— BEGIN —
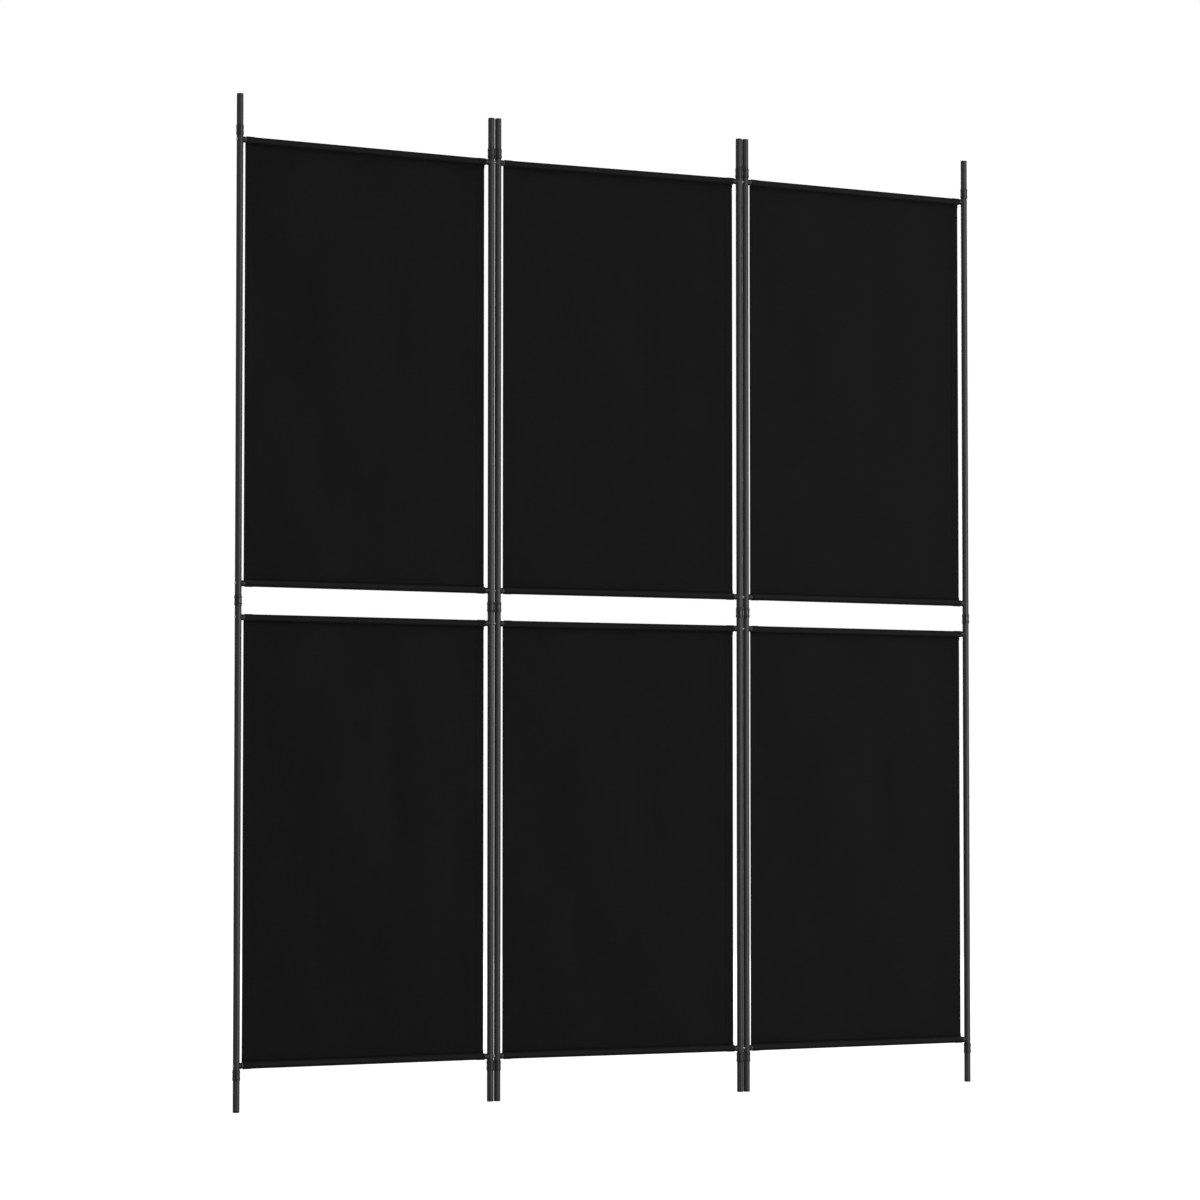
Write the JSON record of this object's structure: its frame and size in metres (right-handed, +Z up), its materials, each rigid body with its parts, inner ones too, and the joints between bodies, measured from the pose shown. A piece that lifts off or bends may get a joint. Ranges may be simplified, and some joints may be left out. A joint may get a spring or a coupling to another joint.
{
  "type": "folding room divider screen",
  "caption": "Free-standing folding privacy screen: slim tube frames with upper and lower fabric fields stretched between rods, joined by turning plastic links.",
  "frame": {"origin": "on the floor, under the middle of the opened screen", "axes": "+X along the opened screen to the right as seen from the front, +Y to the back (the fabric hangs behind the rods), +Z up; at rest the screen is opened almost flat, with the left panel turned 3.5 degrees to the front and the right panel 3.5 degrees to the back of the middle one"},
  "size_m": [1.5006, 0.0738, 1.8],
  "materials": {
    "frame_paint": "satin dark grey powder coat",
    "plastic": "matt black moulded plastic",
    "screws": "zinc-plated steel",
    "fabric": "black plain-woven polyester"
  },
  "bodies": {
    "centre_panel": {"centre_left_foot_tube": "frame_paint", "centre_left_lower_tube": "frame_paint", "centre_left_upper_tube": "frame_paint", "centre_left_tip_tube": "frame_paint", "centre_right_foot_tube": "frame_paint", "centre_right_lower_tube": "frame_paint", "centre_right_upper_tube": "frame_paint", "centre_right_tip_tube": "frame_paint", "centre_bottom_rod": "frame_paint", "centre_lower_middle_rod": "frame_paint", "centre_upper_middle_rod": "frame_paint", "centre_top_rod": "frame_paint", "centre_lower_fabric": "fabric", "centre_upper_fabric": "fabric", "centre_post_connectors": "plastic", "centre_rod_saddles": "plastic", "centre_screws": "screws", "centre_end_caps": "plastic"},
    "left_links": {"left_bottom_link": "plastic", "left_middle_link": "plastic", "left_top_link": "plastic"},
    "left_panel": {"left_outer_foot_tube": "frame_paint", "left_outer_lower_tube": "frame_paint", "left_outer_upper_tube": "frame_paint", "left_outer_tip_tube": "frame_paint", "left_inner_foot_tube": "frame_paint", "left_inner_lower_tube": "frame_paint", "left_inner_upper_tube": "frame_paint", "left_inner_tip_tube": "frame_paint", "left_bottom_rod": "frame_paint", "left_lower_middle_rod": "frame_paint", "left_upper_middle_rod": "frame_paint", "left_top_rod": "frame_paint", "left_lower_fabric": "fabric", "left_upper_fabric": "fabric", "left_post_connectors": "plastic", "left_rod_saddles": "plastic", "left_screws": "screws", "left_end_caps": "plastic"},
    "right_links": {"right_bottom_link": "plastic", "right_middle_link": "plastic", "right_top_link": "plastic"},
    "right_panel": {"right_inner_foot_tube": "frame_paint", "right_inner_lower_tube": "frame_paint", "right_inner_upper_tube": "frame_paint", "right_inner_tip_tube": "frame_paint", "right_outer_foot_tube": "frame_paint", "right_outer_lower_tube": "frame_paint", "right_outer_upper_tube": "frame_paint", "right_outer_tip_tube": "frame_paint", "right_bottom_rod": "frame_paint", "right_lower_middle_rod": "frame_paint", "right_upper_middle_rod": "frame_paint", "right_top_rod": "frame_paint", "right_lower_fabric": "fabric", "right_upper_fabric": "fabric", "right_post_connectors": "plastic", "right_rod_saddles": "plastic", "right_screws": "screws", "right_end_caps": "plastic"}
  },
  "joints": [
    {"name": "left_link_turn", "type": "hinge", "parent": "centre_panel", "child": "left_links", "pos_m": [-0.24357, 0, 0], "axis": [0, 0, 1], "range_deg": [0, 90]},
    {"name": "left_panel_turn", "type": "hinge", "parent": "left_links", "child": "left_panel", "pos_m": [-0.25687, 0, 0], "axis": [0, 0, 1], "range_deg": [-93.5, 86]},
    {"name": "right_link_turn", "type": "hinge", "parent": "centre_panel", "child": "right_links", "pos_m": [0.24357, 0, 0], "axis": [0, 0, 1], "range_deg": [0, 90]},
    {"name": "right_panel_turn", "type": "hinge", "parent": "right_links", "child": "right_panel", "pos_m": [0.25687, 0, 0], "axis": [0, 0, 1], "range_deg": [-93.5, 86]}
  ]
}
— END —
Please reproduce every line of the material word for word.

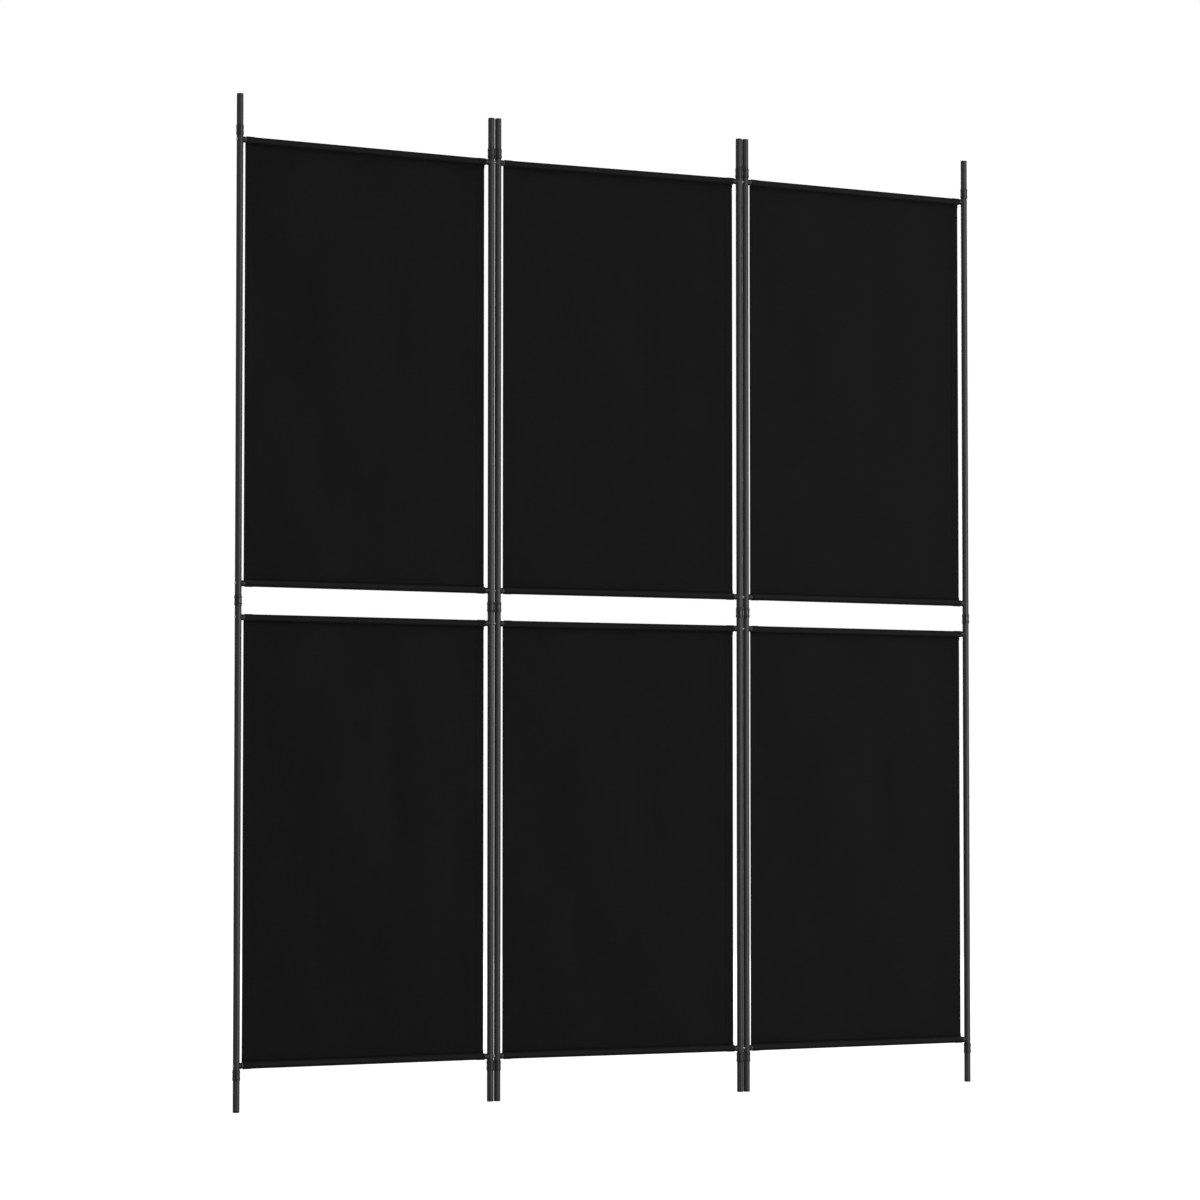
Write the JSON record of this object's structure: its frame and size in metres (right-handed, +Z up), its materials, each rigid body with its parts, inner ones too, and the joints between bodies, measured from the pose shown. A piece that lifts off or bends may get a joint. Ranges may be simplified, and some joints may be left out. A joint may get a spring or a coupling to another joint.
{
  "type": "folding room divider screen",
  "caption": "Free-standing folding privacy screen: slim tube frames with upper and lower fabric fields stretched between rods, joined by turning plastic links.",
  "frame": {"origin": "on the floor, under the middle of the opened screen", "axes": "+X along the opened screen to the right as seen from the front, +Y to the back (the fabric hangs behind the rods), +Z up; at rest the screen is opened almost flat, with the left panel turned 3.5 degrees to the front and the right panel 3.5 degrees to the back of the middle one"},
  "size_m": [1.5006, 0.0738, 1.8],
  "materials": {
    "frame_paint": "satin dark grey powder coat",
    "plastic": "matt black moulded plastic",
    "screws": "zinc-plated steel",
    "fabric": "black plain-woven polyester"
  },
  "bodies": {
    "centre_panel": {"centre_left_foot_tube": "frame_paint", "centre_left_lower_tube": "frame_paint", "centre_left_upper_tube": "frame_paint", "centre_left_tip_tube": "frame_paint", "centre_right_foot_tube": "frame_paint", "centre_right_lower_tube": "frame_paint", "centre_right_upper_tube": "frame_paint", "centre_right_tip_tube": "frame_paint", "centre_bottom_rod": "frame_paint", "centre_lower_middle_rod": "frame_paint", "centre_upper_middle_rod": "frame_paint", "centre_top_rod": "frame_paint", "centre_lower_fabric": "fabric", "centre_upper_fabric": "fabric", "centre_post_connectors": "plastic", "centre_rod_saddles": "plastic", "centre_screws": "screws", "centre_end_caps": "plastic"},
    "left_links": {"left_bottom_link": "plastic", "left_middle_link": "plastic", "left_top_link": "plastic"},
    "left_panel": {"left_outer_foot_tube": "frame_paint", "left_outer_lower_tube": "frame_paint", "left_outer_upper_tube": "frame_paint", "left_outer_tip_tube": "frame_paint", "left_inner_foot_tube": "frame_paint", "left_inner_lower_tube": "frame_paint", "left_inner_upper_tube": "frame_paint", "left_inner_tip_tube": "frame_paint", "left_bottom_rod": "frame_paint", "left_lower_middle_rod": "frame_paint", "left_upper_middle_rod": "frame_paint", "left_top_rod": "frame_paint", "left_lower_fabric": "fabric", "left_upper_fabric": "fabric", "left_post_connectors": "plastic", "left_rod_saddles": "plastic", "left_screws": "screws", "left_end_caps": "plastic"},
    "right_links": {"right_bottom_link": "plastic", "right_middle_link": "plastic", "right_top_link": "plastic"},
    "right_panel": {"right_inner_foot_tube": "frame_paint", "right_inner_lower_tube": "frame_paint", "right_inner_upper_tube": "frame_paint", "right_inner_tip_tube": "frame_paint", "right_outer_foot_tube": "frame_paint", "right_outer_lower_tube": "frame_paint", "right_outer_upper_tube": "frame_paint", "right_outer_tip_tube": "frame_paint", "right_bottom_rod": "frame_paint", "right_lower_middle_rod": "frame_paint", "right_upper_middle_rod": "frame_paint", "right_top_rod": "frame_paint", "right_lower_fabric": "fabric", "right_upper_fabric": "fabric", "right_post_connectors": "plastic", "right_rod_saddles": "plastic", "right_screws": "screws", "right_end_caps": "plastic"}
  },
  "joints": [
    {"name": "left_link_turn", "type": "hinge", "parent": "centre_panel", "child": "left_links", "pos_m": [-0.24357, 0, 0], "axis": [0, 0, 1], "range_deg": [0, 90]},
    {"name": "left_panel_turn", "type": "hinge", "parent": "left_links", "child": "left_panel", "pos_m": [-0.25687, 0, 0], "axis": [0, 0, 1], "range_deg": [-93.5, 86]},
    {"name": "right_link_turn", "type": "hinge", "parent": "centre_panel", "child": "right_links", "pos_m": [0.24357, 0, 0], "axis": [0, 0, 1], "range_deg": [0, 90]},
    {"name": "right_panel_turn", "type": "hinge", "parent": "right_links", "child": "right_panel", "pos_m": [0.25687, 0, 0], "axis": [0, 0, 1], "range_deg": [-93.5, 86]}
  ]
}